Cable tension loads posts laterally. A post that deflects under that lateral load allows the cable to sag or shift, which changes the apparent spacing between cables and can create gaps that were not present in the fabricated assembly. As a design planning criterion, posts in cable railing systems are typically expected to resist line loads in the range of 0.5 to 1.0 kN/m to maintain cable geometry stability — a figure drawn from structural cable system practice in building contexts and useful as a planning benchmark, though the applicable local standard should always govern for any specific project. For reference on how structural cable behavior interacts with support framing in building applications, GB/T 43485-2023 provides relevant technical background on full locked cable systems for building structures.
Post material, wall thickness, and base connection all contribute to lateral stiffness. A hollow section post with thin walls and a surface-mounted base plate will deflect more under cable tension than a heavier section with a welded or grouted base. When post stiffness is borderline, installers often respond by reducing cable tension to limit deflection — which then produces a visible cable sag in the field and a spacing condition that no longer matches the design. The fabricator and the structural frame specification need to be coordinated before the cable layout is finalized, not after the posts are installed and the tension targets become a negotiation.
For projects where the post spacing is long or the cable run changes direction, intermediate posts take on a larger share of the lateral load. Those posts need to be evaluated against the actual cable tension and run geometry, not assumed to match the standard section used at terminal posts. Through-post cable hardware for intermediate posts carries different load transfer requirements than terminal hardware, and specifying the same section for both conditions often underestimates what intermediate posts need to do.
A frame that holds the cable geometry through installation and service conditions is the foundation that makes a clean cable layout achievable. Buyers who confirm post stiffness before layout is finalized have a much more predictable fabrication and inspection outcome than those who treat it as a field adjustment.
The most productive use of a pre-fabrication review is to pressure-test the fabricator’s approach to the four variables that determine whether the installed railing matches the design: corner detailing, terminal positions, drilling tolerance control, and post stiffness. These are not aesthetic preferences — they are the geometric and structural conditions that determine whether cable spacing passes inspection at every condition, not just at the typical section in the middle of a straight run.
Before any holes are drilled, confirm that the layout drawing specifies cable count, center-to-center spacing, and terminal hardware position at every post — including corners, gates, and end conditions. Confirm that the fabricator uses a controlled drilling process referenced to a common centerline datum. And confirm that the post section and base connection are adequate for the cable tension loads the run will impose. If any of those three questions does not have a clear answer from the fabricator, that is the point to resolve it — not after the first run is installed and the spacing is already measured.
Часто задаваемые вопросы
Q: Does this spacing and layout guidance still apply if the balcony railing runs on a sloped or stair section rather than a level deck?
A: The same code threshold applies, but stair sections require a higher cable count than a level run at identical post spacing.
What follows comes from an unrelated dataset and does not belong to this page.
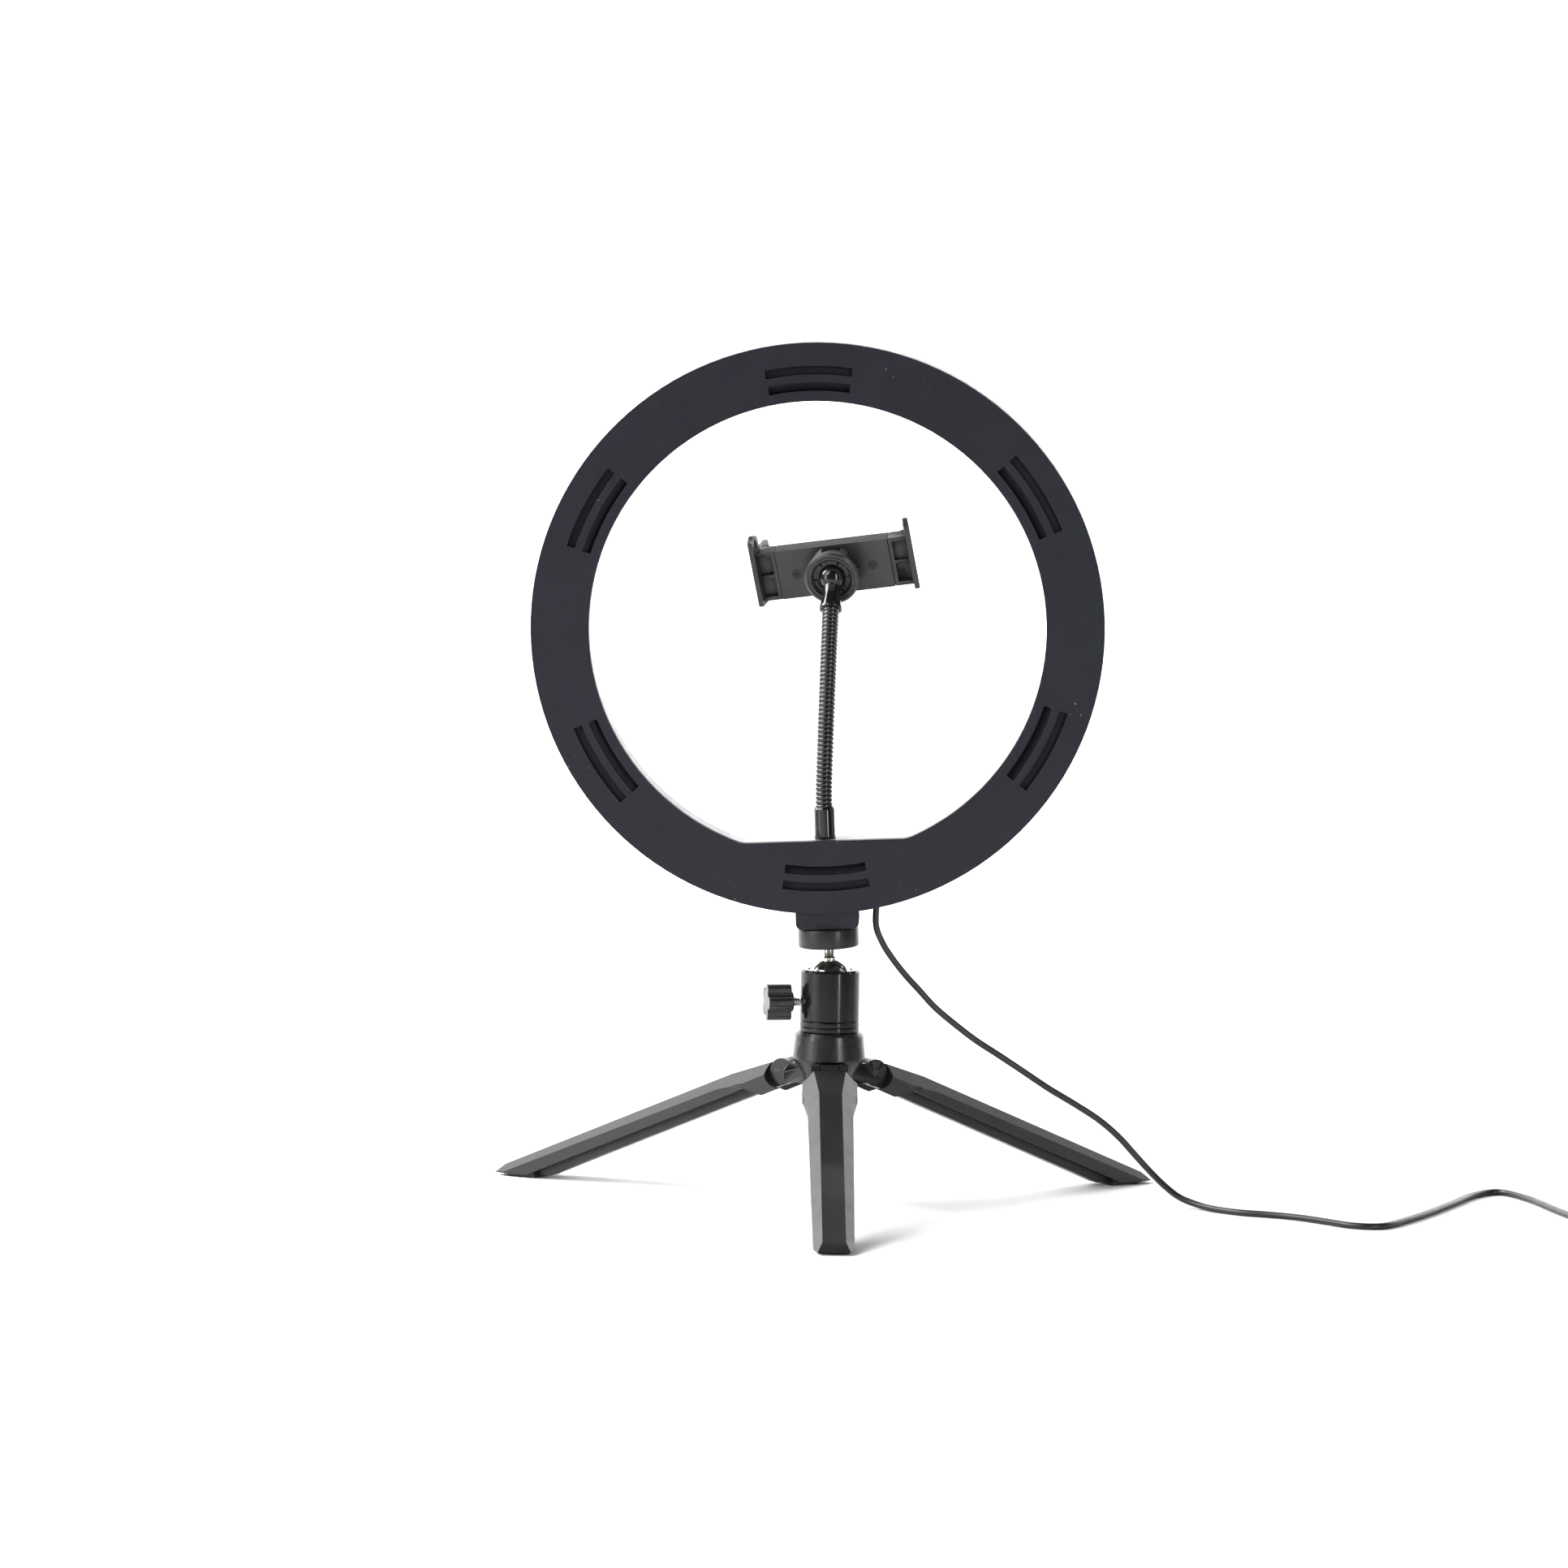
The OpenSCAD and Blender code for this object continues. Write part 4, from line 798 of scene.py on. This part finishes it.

When cables run at an angle, the apparent vertical gap between them increases, which means a spacing that passes the 4-inch sphere test on a horizontal run may fail on the stair section. Cable count and terminal positions should be recalculated separately for each stair run, not copied from the level balcony layout.
Q: Once the layout drawing is finalized and the fabricator confirms the drilling process, what should happen before a purchase order is placed?
A: The structural frame specification should be confirmed against the cable tension loads before procurement is committed. Post section, wall thickness, and base connection details need to be evaluated against the actual run geometry and intermediate post load conditions before hardware is ordered. Discovering that a post section is undersized after the frame is installed forces a choice between reducing cable tension and accepting visible sag, or replacing structural members — both of which are more expensive than coordinating the frame specification at the design stage.
Q: At what run length or post count does through-post routing become too risky to justify the appearance benefit?
A: There is no fixed post count, but the risk increases faster than most buyers expect once a run exceeds five or six intermediate posts, a change of direction is involved, or the substrate introduces unpredictable field spacing variation. The controlling factor is whether the fabricator uses a jig-drilled process referenced to a common datum across all posts. Without that process control, the tolerance stack across a long run reliably produces visible misalignment regardless of how carefully each individual hole is marked. If the fabricator cannot describe a systematic alignment method, the run length at which through-post routing becomes problematic is shorter than the product appearance implies.
Q: How does the choice between through-post routing and face-fixed fittings affect long-term maintenance cost, not just upfront installation?
A: Face-fixed fittings carry a lower maintenance cost in most commercial installations because cable replacement requires accessing terminal hardware at end posts rather than threading a new cable through a series of drilled intermediate holes. Over a building’s service life, cables may need tension adjustment or full replacement, and the labor difference between the two systems becomes material at that point. Through-post routing is not inherently the wrong choice, but the cleaner appearance at installation comes with a higher replacement labor cost that should be priced at procurement rather than discovered when the first cable needs to be changed.
Q: Does a wire railing on a low-occupancy residential balcony actually need the same level of pre-fabrication review as a commercial project?
A: Yes, because the failure modes are geometric, not occupancy-dependent. The 4-inch sphere spacing rule, corner gap conditions, and tolerance buildup across drilled holes produce the same inspection problems on a residential balcony as on a commercial installation. The cost of rework after fabrication scales with run length and complexity, not with how many people use the space. Residential projects are more likely to skip pre-fabrication review precisely because the stakes feel lower — which is also why spacing violations at corners and gate conditions show up more often on residential decks than on commercial projects with formal submittal processes.